First prove with n = 1

$$\binom{1}{0} + \binom{1}{1} = 2^1$$

Since $$\binom{1}{0} = \binom{1}{1} = 1$$

it's true.

Now suppose that is true with $n$ if is true with $n + 1$

Then, multiply both sides by two

$$2(2^n) = 2(\binom{n}{0} + \binom{n}{1} + ... + \binom{n}{n - 1} + \binom{n}{n})$$

$$2^{n+1} = 2\binom{n}{0} + 2\binom{n}{1} + ... + 2\binom{n}{n - 1} + 2\binom{n}{n}$$

$$2\binom{n}{0} + 2\binom{n}{1} + ... + 2\binom{n}{n - 1} + 2\binom{n}{n} = \binom{n}{0} + \binom{n}{0} + \binom{n}{1} + \binom{n}{1} + ... + \binom{n}{n} + \binom{n}{n} $$

The first term have two equal term, then, you sum the last one with the first one of the next term, and you'll get this

$$\binom{n}{0} + \binom{n}{1} +... + \binom{n}{n-1} + \binom{n}{n}$$

If we use this equation (Already proved)

$$\binom{n}{k-1} + \binom{n}{k} = \binom{n+1}{k} $$

Of course, we'll have two term without sum, one $\binom{n}{0}$ and $\binom{n}{n}$

We can write these two term like this

$$\binom{n}{0} = \binom{n}{n} = \binom{n+1}{0} = \binom{n+1}{n+1}$$

Then, we get

$$2^{n+1} = \binom{n+1}{0} + \binom{n+1}{1} + ... + \binom {n+1}{n+1}$$

And it's already proved. Note: Just if we take $0! = 1$

I have to prove these too.

$\sum_{k}^n \binom{n}{m} = 2^{n-1}$ If $m$ is even. And $\sum_{j}^n \binom{n}{j} = 2^{n-1}$ If $j$ is odd. Then, I just said that

If $$\sum_{m}^n \binom{n}{m} + \sum_{j}^n \binom{n}{j} = \sum_{k=0}^n \binom{n}{k} $$

Then

$$2^{n - 1} + 2^{n - 1} = 2^n$$

Which is true, then, I already prove this. And I have a last one.

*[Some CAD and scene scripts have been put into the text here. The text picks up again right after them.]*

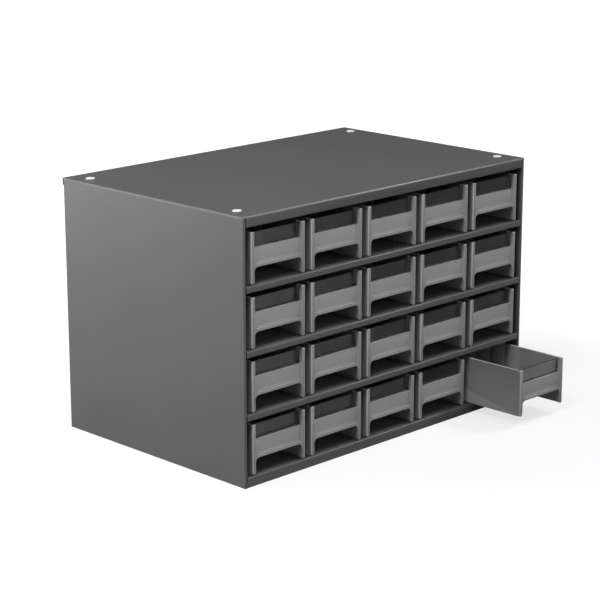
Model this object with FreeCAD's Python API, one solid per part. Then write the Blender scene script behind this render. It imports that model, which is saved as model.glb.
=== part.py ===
import FreeCAD, Part
import math
import os

# Drill bit drawer case: a welded sheet steel cabinet with small moulded drawers in columns and rows.
# Units are millimetres. X runs across the width and +Y points to the back, so the drawers open
# towards -Y. +Z is up. The origin is the centre of the case's footprint, on the surface it stands on.

# ---------------------------------------------------------------- driving dimensions

# Drawers
COLUMNS = 5
ROWS = 4
DRAWER_WIDTH = 74.6
DRAWER_HEIGHT = 52.4
DRAWER_LENGTH = 268.3
WALL = 2.2                  # thickness of the moulded walls and floor
SIDE_STEP = 0.3             # how far the side walls stand back from the posts' outer faces
REAR_CHAMFER = 3.0          # cut across the two rear corners

# Drawer front: two posts joined by a band that is both label holder and pull
POST_WIDTH = 4.3
POST_DEPTH = 4.5
POST_TOE = 1.3              # cut across both sides of a post's bottom end
BAND_BOTTOM = 16.7
BAND_TOP = 36.3
ARCH_RADIUS = 5.0           # where the underside of the band runs into the posts
PULL_BAR = 3.3              # height of the bar along the band's lower edge
LABEL_LEDGE = 1.7           # height of the ledge on the bar that a label card stands on
LABEL_RECESS = 2.0          # how far the label face lies behind the posts
LEDGE_RECESS = 1.0          # how far the ledge lies behind the posts
LABEL_SIDE_LIP = 2.8        # width of the frame left beside the label face
WINDOW_SLOT = 3.2           # gap between the front frame and the bin, in which the window stands
SLOT_SKIN = 1.0             # side wall left outside the window slot, above the pull bar
WINDOW_THICKNESS = 1.5
WINDOW_PLAY = 0.2           # between the window and its slot, at both sides and behind
WINDOW_DROP = 1.4           # from the drawer's rim down to the window's top edge

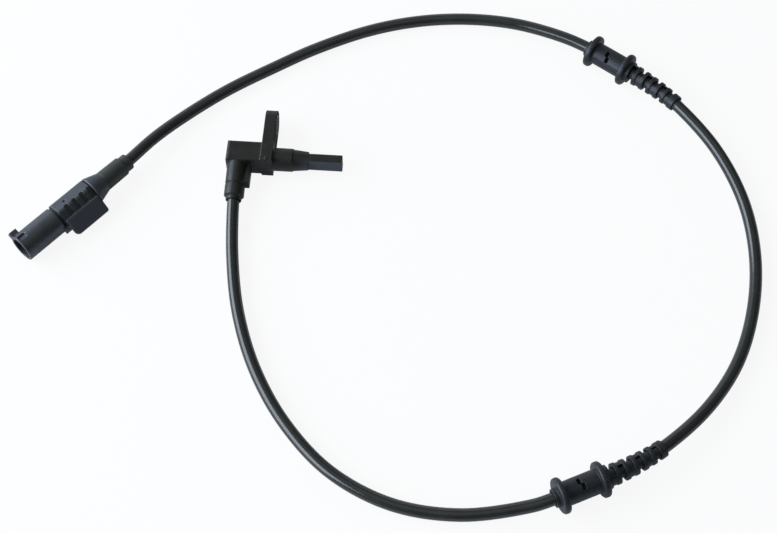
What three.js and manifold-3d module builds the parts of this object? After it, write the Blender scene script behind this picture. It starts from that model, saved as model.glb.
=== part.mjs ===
// Wheel speed sensor: moulded head with a flanged probe, cable with two rubber grommets, two-pin connector.
// Millimetres, +Z up, lying on a table at z = 0. The probe points along +X.
import * as THREE from 'three';
import { mergeVertices } from 'three/addons/utils/BufferGeometryUtils.js';
import Module from 'manifold-3d';

const wasm = await Module();
wasm.setup();

// Cable
const cableDiameter = 5.2;
const cableSides = 10;
const cableSteps = 80;
const cableClearance = 0.3;
const seatGap = 0.3;
const tableGap = 0.1;
const wireDiameter = 1.5;
const wireSides = 8;
const wireSteps = 14;
const wirePairOffset = 0.95;

// How far a cut or a joined solid runs past its neighbour, and how many sides the round shapes get
const past = 1;
const sides = { large: 36, middle: 28, barrel: 24, small: 20, tiny: 16 };

// Head block and flange
const blockHeight = 11.0;
const blockLength = 14.9;
const blockFront = 4.5;
const blockBack = 5.3;
const blockEdge = 1.0;
const blockRearRound = 1.4;
const flangeHeight = 12.3;
const flangeThickness = 5.1;
const boltOffset = 18.0;
const bushDiameter = 9.4;
const bushBore = 6.6;
const bushChamfer = 0.3;
const pipDiameter = 1.3;
const pipHeight = 0.2;
const pipInset = 0.9;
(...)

$$\sum_{i=0}^n (-1)^i\binom{n}{i} = 0$$

if n is odd. Then

$$\binom{n}{0} - \binom{n}{1} + ... + \binom{n}{n-1} - \binom{n}{n} = 0$$

And that's can be solve knowing that $$\binom{n}{k} = \binom{n}{n - k}$$

And if n is even

$$\binom{n}{0} - \binom{n}{1} + ... - \binom{n}{n-1} + \binom{n}{n} = 0$$

That means that every negative term if when n is odd, then, we can use our two last prove to prove it

If $$\sum_{m}^n \binom{n}{m} - \sum_{j}^n \binom{n}{j} = 0$$

Then

$$2^{n-1} - 2^{n-1} = 0$$

Which is true.

And that's it, I want to know if my proves are fine and are rigorous too and what is the meaning of every combinatorics prove .

I want to know too better approaches to prove these (Or forms more intuitive)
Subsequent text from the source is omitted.